>> Begin Data shown

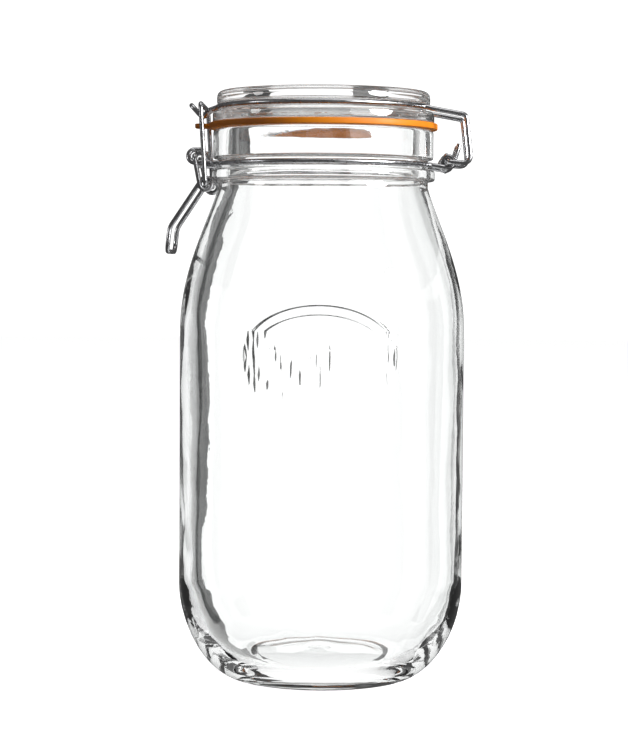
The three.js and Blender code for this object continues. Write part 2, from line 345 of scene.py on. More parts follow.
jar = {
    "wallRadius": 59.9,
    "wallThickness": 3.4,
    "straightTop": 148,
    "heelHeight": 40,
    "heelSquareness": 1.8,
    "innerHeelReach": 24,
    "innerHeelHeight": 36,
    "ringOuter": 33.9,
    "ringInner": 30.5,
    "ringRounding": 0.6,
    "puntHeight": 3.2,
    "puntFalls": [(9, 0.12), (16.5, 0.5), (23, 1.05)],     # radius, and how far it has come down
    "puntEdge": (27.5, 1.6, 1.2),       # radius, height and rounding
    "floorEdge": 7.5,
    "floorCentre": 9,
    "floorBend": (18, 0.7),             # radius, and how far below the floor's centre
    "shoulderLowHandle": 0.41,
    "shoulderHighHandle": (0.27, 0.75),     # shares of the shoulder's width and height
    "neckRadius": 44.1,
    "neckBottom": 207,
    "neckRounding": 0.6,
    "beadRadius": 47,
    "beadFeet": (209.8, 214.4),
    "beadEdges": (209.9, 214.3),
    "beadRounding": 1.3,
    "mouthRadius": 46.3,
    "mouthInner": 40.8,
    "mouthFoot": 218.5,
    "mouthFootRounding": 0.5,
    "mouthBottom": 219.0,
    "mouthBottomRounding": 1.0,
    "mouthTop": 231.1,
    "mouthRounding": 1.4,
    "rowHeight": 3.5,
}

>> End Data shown

**Job**
Restate the whole of the material exactly.

**The response**
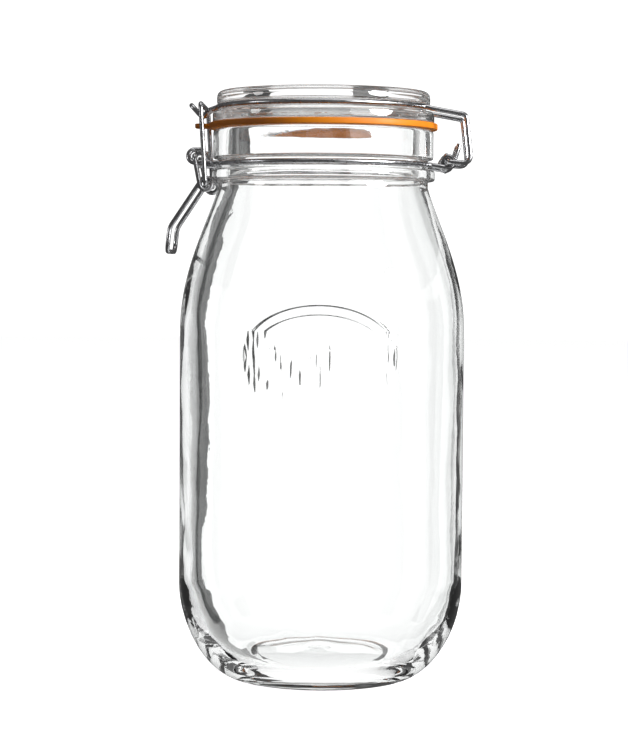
The three.js and Blender code for this object continues. Write part 2, from line 345 of scene.py on. More parts follow.
jar = {
    "wallRadius": 59.9,
    "wallThickness": 3.4,
    "straightTop": 148,
    "heelHeight": 40,
    "heelSquareness": 1.8,
    "innerHeelReach": 24,
    "innerHeelHeight": 36,
    "ringOuter": 33.9,
    "ringInner": 30.5,
    "ringRounding": 0.6,
    "puntHeight": 3.2,
    "puntFalls": [(9, 0.12), (16.5, 0.5), (23, 1.05)],     # radius, and how far it has come down
    "puntEdge": (27.5, 1.6, 1.2),       # radius, height and rounding
    "floorEdge": 7.5,
    "floorCentre": 9,
    "floorBend": (18, 0.7),             # radius, and how far below the floor's centre
    "shoulderLowHandle": 0.41,
    "shoulderHighHandle": (0.27, 0.75),     # shares of the shoulder's width and height
    "neckRadius": 44.1,
    "neckBottom": 207,
    "neckRounding": 0.6,
    "beadRadius": 47,
    "beadFeet": (209.8, 214.4),
    "beadEdges": (209.9, 214.3),
    "beadRounding": 1.3,
    "mouthRadius": 46.3,
    "mouthInner": 40.8,
    "mouthFoot": 218.5,
    "mouthFootRounding": 0.5,
    "mouthBottom": 219.0,
    "mouthBottomRounding": 1.0,
    "mouthTop": 231.1,
    "mouthRounding": 1.4,
    "rowHeight": 3.5,
}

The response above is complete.